Among the most important of the benefits of cannulas is safety. The risk of vascular necrosis, for example, is considered lower. It is difficult to cannulate a vessel with a 22- to 25-gauge blunt tip cannula. Additionally, as the cannula is gently maneuvered through soft tissues and around blood vessels there is arguably less pain and less bruising. Patients greatly appreciate having a procedure that causes minimal bruising and allows them to walk out the door immediately and return to everyday life. Thus, cannulas create the possibility of “one-day” procedures, which revolutionizes what we can offer as aesthetic clinicians.

And yet, use of cannulas has not taken off across the spectrum of aesthetic specialties. One reason may be the requisite learning curve with using a cannula. Another, perhaps, is the lack of formalized training from the manufacturers. None of the FDA-approved fillers are packaged with the cannula, as there has yet to be submitted a study proving its safety and efficacy. Therefore, pharmaceutical companies are restricted from teaching us with this tool.

In addition, cannulas tend to be more expensive than needles, which may contribute to why some who are comfortable with needles prefer not to explore the potential of cannulas. The method of injection is different with cannulas, specifically in how they penetrate the skin along with the tactile responsiveness the injector feels as deeper planes are approached and reached. Those who perform frequent fat transfer treatments are likely to have an easier time transitioning to the use of cannulas as the method is quite similar.

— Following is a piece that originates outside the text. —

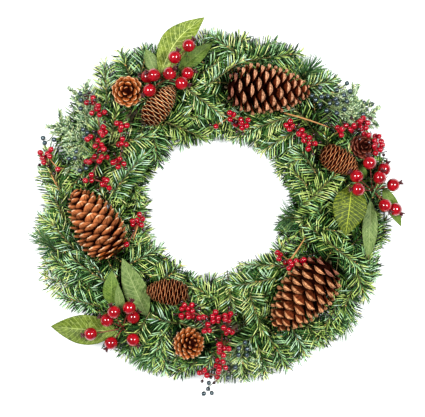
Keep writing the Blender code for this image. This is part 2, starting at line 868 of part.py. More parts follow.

However, despite their benefits, it is important to recognize that cannulas are not a replacement of needles. There are still certain areas of the face where, in my hands, needles work just as well or better, such as filling in etched lines of the face, defining a vermillion border, or raising a corner of the mouth. However, when using needles it is probably best to inject slowly and with a smaller gauge needle, two technical points that may reduce morbidity. In my practice I find myself most often choosing a cannula first and following up with a needle. I have had success in using cannulas around the eyes, cheeks, nasolabial folds, and temples. Cannulas can also be used successfully in the lips.1

As we start to do more facial shaping and beautification and veer away from a myopic ideology that centers solely on rejuvenating lines and folds, cannulas will likely become more relevant. It is likely that deeper broader strokes with cannulas will be complemented by needles that help with precise bordering, tightening up the edges, and filling in shallow corners.


Although cannulas are typically more expensive than needles and are associated with a learning curve for newcomers, they offer clinicians and patients many advantages, particularly as our armamentarium grows and we can fulfill a range of subtle effects. I encourage those who have not previously considered the use of cannulas to spend some time with someone who uses them and watch educational videos on how to use them.

Cannulas play an important role in the continued evolution of what we do as aesthetic physicians. They represent a new tool—or another type of brush, if we are to continue with the artist analogy. And with more tools to achieve increasingly subtle results, we have greater freedom and artistic individuality to attain these results. Thus, cannulas deserve to be recognized and explored in aesthetic medicine, not only for the benefits of safety and less bruising, but for enhancing our ability to deliver the next generation of results that our patients have come to expect.

  1. Dayan SH, Ellis DA, Moran ML. Facial fillers: discussion and debate. Facial Plast Surg Clin North Am. 2012 Aug;20(3):245-64.